Now according to the docs “weight (Tensor, optional) – a manual rescaling weight given to each class. If given, has to be a Tensor of size C” - so that would be 5
Here is the code I have so far:
def loss_func(result, target) -> torch.Tensor:
print(result.shape, target.shape)
class_weights = torch.tensor([0.1, 1.0, 1.0, 1,0, 1.0], dtype=torch.float16, device=result.device)
criterion = nn.CrossEntropyLoss(weight=class_weights)
dense = target.to_dense().long().to(result.device)
loss = criterion(result, dense)
return loss
And the output I get is the following:
torch.Size([2, 5, 26, 150, 320]) torch.Size([2, 26, 150, 320])
Traceback (most recent call last):
File "/home/oni/Projects/PhD/sea_elegance_multi/train_unet.py", line 213, in <module>
train(args, model, train_data, test_data, optimiser, writer)
File "/home/oni/Projects/PhD/sea_elegance_multi/train_unet.py", line 118, in train
loss = loss_func(result, target_mask)
File "/home/oni/Projects/PhD/sea_elegance_multi/train_unet.py", line 61, in loss_func
loss = criterion(result, dense)
File "/home/oni/.conda/envs/seaelegance/lib/python3.9/site-packages/torch/nn/modules/module.py", line 1051, in _call_impl
return forward_call(*input, **kwargs)
File "/home/oni/.conda/envs/seaelegance/lib/python3.9/site-packages/torch/nn/modules/loss.py", line 1120, in forward
return F.cross_entropy(input, target, weight=self.weight,
File "/home/oni/.conda/envs/seaelegance/lib/python3.9/site-packages/torch/nn/functional.py", line 2824, in cross_entropy
return torch._C._nn.cross_entropy_loss(input, target, weight, _Reduction.get_enum(reduction), ignore_index)
RuntimeError: weight tensor should be defined either for all or no classes at /pytorch/aten/src/THCUNN/generic/SpatialClassNLLCriterion.cu:27
Now if I adjust the weight tensor to [0.1, 1.0, 1.0, 1.0] it works fine, or rather, I get NANs and have to add “ignore_index=0”.
I’m using a batch size of 2, with 3D images 320x150x26 pixels in size.
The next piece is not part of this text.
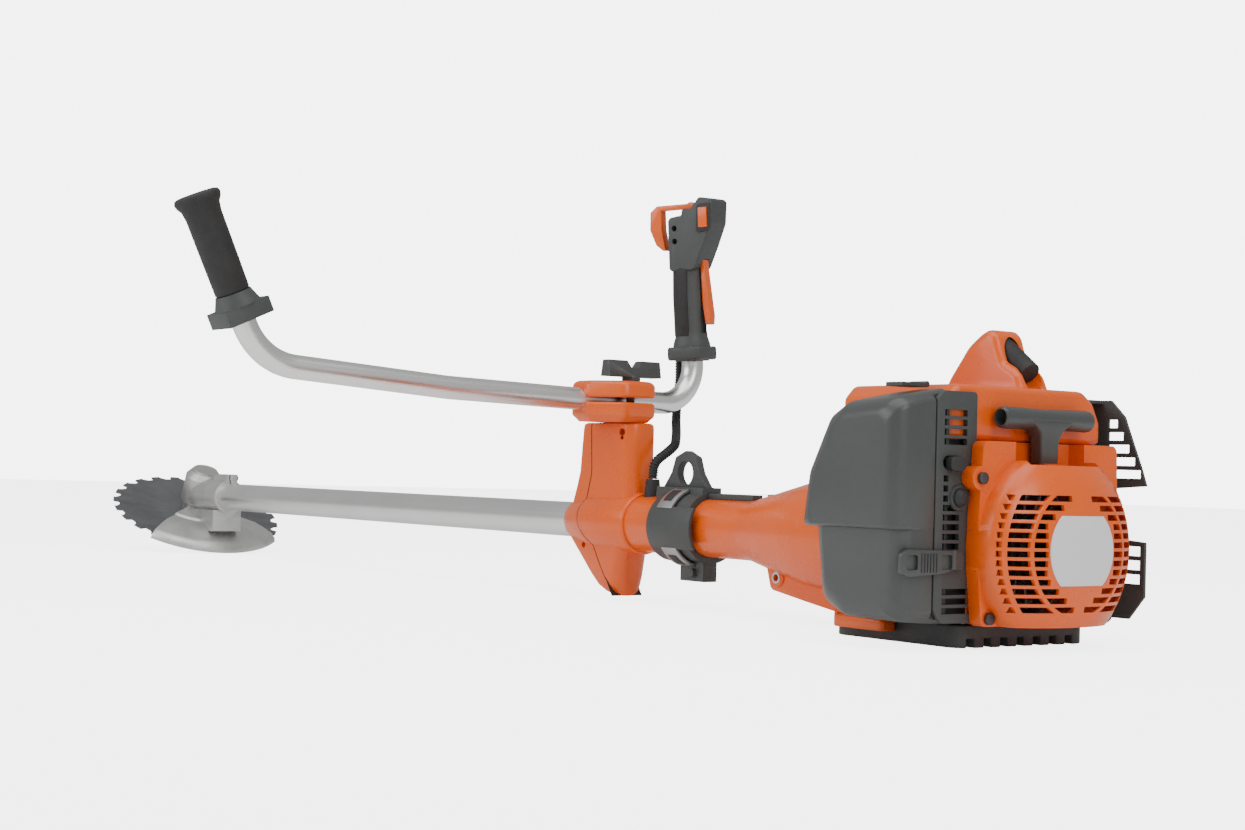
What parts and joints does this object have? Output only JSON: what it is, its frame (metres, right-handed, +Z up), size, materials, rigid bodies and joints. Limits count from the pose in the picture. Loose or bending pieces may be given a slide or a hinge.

So [2, 5, 26, 150, 320] seems correct to me. I wonder if there is something I’ve missed or if there is a bug? I am using float16 through-out and that has caused NANs on occasion but I think " weight tensor should be defined either for all or no classes" seems like a bug.
Has anyone else had this at all? Perhaps I just need to upgrade my pytorch setup? I’m running 1.9.0
I’ve put together a minimum viable example below:
import torch
from torch import nn
def loss_func_works(result, target) -> torch.Tensor:
print(result.shape, target.shape)
class_weights = torch.tensor([1.0, 1.0, 1,0, 1.0], dtype=torch.float32, device=result.device)
criterion = nn.CrossEntropyLoss(weight=class_weights)
dense = target.long().to(result.device)
loss = criterion(result, dense)
return loss
def loss_func_fails(result, target) -> torch.Tensor:
print(result.shape, target.shape)
class_weights = torch.tensor([0.1, 1.0, 1.0, 1,0, 1.0], dtype=torch.float32, device=result.device)
criterion = nn.CrossEntropyLoss(weight=class_weights)
dense = target.long().to(result.device)
loss = criterion(result, dense)
return loss
if __name__ == "__main__":
result = torch.tensor((), dtype=torch.float32)
result = result.new_ones((2, 5, 26, 150, 320))
target = torch.tensor((), dtype=torch.float32)
target = target.new_ones((2, 26, 150, 320))
loss_func_works(result, target)
loss_func_fails(result, target)